Tell you what, though, I promised some mathematics about the parts of the virial theorem, so here we go!

We start out with the potential, because it's the bichiest: If you have some infinitesimal piece of matter in a cloud, that piece, dm, would have a potential, du, equal to \(du = -G\frac{M(r)dm}{r}\). Since the density is equal in all parts of the cloud, as we assumed, M(r) becomes very manageable as \(M(r) = \frac{4}{3}\pi\rho r^3\). We can take this expression for a point and integrate it over an entire shell, and since the expression is only dependent on the radius, we might as well just multiply by the surface of that shell;

\(dU_{shell} = -G\frac{M(r)4\pi r^2 \rho(r)dr}{r}\)

If we then integrate that over the entire cloud, from r = 0 to r = R, we get the total potential!

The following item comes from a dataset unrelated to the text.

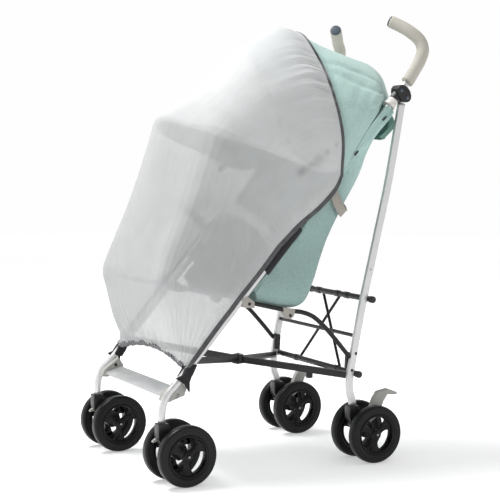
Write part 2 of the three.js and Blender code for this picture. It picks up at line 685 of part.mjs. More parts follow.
// Wheel housings between the wheels of each pair
const HOUSING_HALF = 12;
const HUB_HALF = TYRE_W / 2 - 1.5;
const BOSS_R = 10;
const BOSS_HALF = PAIR_X - HUB_HALF - GAP;
const frontOutline = [
  [-56, 139.7],
  [-31, 139.7],
  [-26, 112],
  [12, 86],
  [16, 70],
  [8, 56],
  [-8, 54],
  [-44, 84],
  [-56, 106],
];
const frontHousing = prismX(frontOutline, FRONT_X - HOUSING_HALF, FRONT_X + HOUSING_HALF);
const frontBoss = discX(FRONT_X, 0, WHEEL_R - FLAT_DEPTH, BOSS_R, BOSS_HALF, 12);
addPair('front_housing', frontHousing.add(frontBoss), 'black');
const rearOutline = [
  [449, 136],
  [475, 136],
  [482, 112],
  [516, 86],
  [518, 66],
  [508, 55],
  [494, 55],
  [458, 88],
  [449, 108],
];
const rearHousing = prismX(rearOutline, REAR_X - HOUSING_HALF, REAR_X + HOUSING_HALF);
const rearBoss = discX(REAR_X, WHEELBASE, WHEEL_R - FLAT_DEPTH, BOSS_R, BOSS_HALF, 12);
addPair('rear_housing', rearHousing.add(rearBoss), 'black');

// Wheels: a tyre and a spoked core in one body, standing on one of the tyre's flats
const WHEEL_SIDES = 22;
const TREAD_R = (WHEEL_R - FLAT_DEPTH) / Math.cos(Math.PI / WHEEL_SIDES);
const tyreProfile = [
  [RIM_R, -0.44],
  [TREAD_R - 7, -0.5],
  [TREAD_R, -0.22],
  [TREAD_R, 0.22],
  [TREAD_R - 7, 0.5],
  [RIM_R, 0.44],
];
const SPOKES = 3;
function wheelBody() {
  const points = [];
  const triangles = [];
  const count = tyreProfile.length;
  for (let i = 0; i < WHEEL_SIDES; i += 1) {
    const angle = (FULL_TURN * (i + 0.5)) / WHEEL_SIDES;
    for (const [radius, share] of tyreProfile) {
      points.push(vec(share * TYRE_W, radius * Math.sin(angle), -radius * Math.cos(angle)));
    }
  }
  for (let i = 0; i < WHEEL_SIDES; i += 1) {
    const next = (i + 1) % WHEEL_SIDES;
    for (let j = 0; j < count; j += 1) {
      const after = (j + 1) % count;
      triangles.push([i * count + j, i * count + after, next * count + after]);
      triangles.push([i * count + j, next * count + after, next * count + j]);
    }
  }
  let body = solid(points, triangles);
  for (let k = 0; k < SPOKES; k += 1) {
    const angle = 90 + (360 * k) / SPOKES;
    const spoke = wasm.Manifold.cube([WEB_W, RIM_R + 2, 16], true).translate([0, (RIM_R + 2) / 2, 0]);
    body = body.add(spoke.rotate([angle, 0, 0]));
  }
  return body.add(discX(0, 0, 0, HUB_R, HUB_HALF, 10));
}
const wheel = wheelBody();
const WHEEL_SPOTS = [
  { name: 'front_wheel_outer', x: FRONT_X + PAIR_X, y: 0 },
  { name: 'front_wheel_inner', x: FRONT_X - PAIR_X, y: 0 },
  { name: 'rear_wheel_outer', x: REAR_X + PAIR_X, y: WHEELBASE },
  { name: 'rear_wheel_inner', x: REAR_X - PAIR_X, y: WHEELBASE },
];
for (const { name, x, y } of WHEEL_SPOTS) {
  addPair(name, wheel.translate([x, y, WHEEL_R - FLAT_DEPTH]), 'tyre');
}

// Brake pedals behind the rear housings
const pedalOutline = [
  [490.2, 106.2],
  [510.2, 90.9],
  [534, 110],
  [546, 140],
  [557, 156],
  [584, 154],
  [585, 160],
  [560, 170],
  [531, 165],
  [520, 150],
  [508, 122],
];
addPair('brake_pedal', prismX(pedalOutline, 181, 197), 'grey');

// The frame starts at the middle of the footprint
const box = new THREE.Box3().setFromObject(group);
const middleY = (box.min.y + box.max.y) / 2;
for (const node of group.children) {
  node.geometry.translate(0, -middleY, -box.min.z);
}

export default group;
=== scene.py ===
"""Looks of a stroller mosquito net drawn over a plain folding stroller. Lengths are in metres,
tables in millimetres. X runs across the stroller, Y towards the handles, Z up. On every cloth,
t runs across it from the near side to the far side and s along it, both from 0 to 1."""

import math

import bmesh
import bpy
import numpy as np
from mathutils import Matrix, Vector
from mathutils.bvhtree import BVHTree


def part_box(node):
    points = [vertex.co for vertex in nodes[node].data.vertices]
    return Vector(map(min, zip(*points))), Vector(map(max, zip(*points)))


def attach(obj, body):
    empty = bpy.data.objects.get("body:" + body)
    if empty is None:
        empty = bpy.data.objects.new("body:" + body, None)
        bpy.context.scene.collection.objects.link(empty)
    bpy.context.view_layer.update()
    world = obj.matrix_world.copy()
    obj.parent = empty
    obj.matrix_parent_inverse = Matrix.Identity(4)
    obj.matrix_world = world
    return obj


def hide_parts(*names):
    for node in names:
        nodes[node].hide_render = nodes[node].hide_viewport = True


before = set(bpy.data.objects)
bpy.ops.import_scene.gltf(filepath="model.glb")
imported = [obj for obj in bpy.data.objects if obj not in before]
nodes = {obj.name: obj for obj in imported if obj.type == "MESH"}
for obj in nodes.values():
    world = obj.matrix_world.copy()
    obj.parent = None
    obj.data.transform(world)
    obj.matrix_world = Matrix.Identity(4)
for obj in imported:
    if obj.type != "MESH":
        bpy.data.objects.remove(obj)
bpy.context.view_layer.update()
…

\(U = -4\pi G \int_{0}^{R}M(r)\rho(r)rdr\)

Here we can remove \(\rho\) by expressing it in terms of M:

\(\rho = \frac{3M}{4\pi R^3}\)

\(U = -4\pi G (\frac{3M}{4\pi R^3})^2\frac{4}{3} \int_0^Rr^4dr = -\frac{3GM^2}{5R}\)

and then for the K:

From thermodynamics (this is as far as I'm taking ya, go look that up yourselves if you want), we can know that the total kinetic energy in a gas is given by \(K = \frac{3}{2}NkT\). You should also be able to see that \(N = \frac{M}{\mu}\), where N is the number of particles, M is the mass of the gas cloud and \(\mu \) is the average mass of a particle.

Therefore: 

\(2K = \frac{3MkT}{\mu}\)

hallelujah, it worked

anyways, I think that was all I felt like doing about the star. I'mma try giving some relativity studies a shot if I have the time. Maybe I won't, who knows.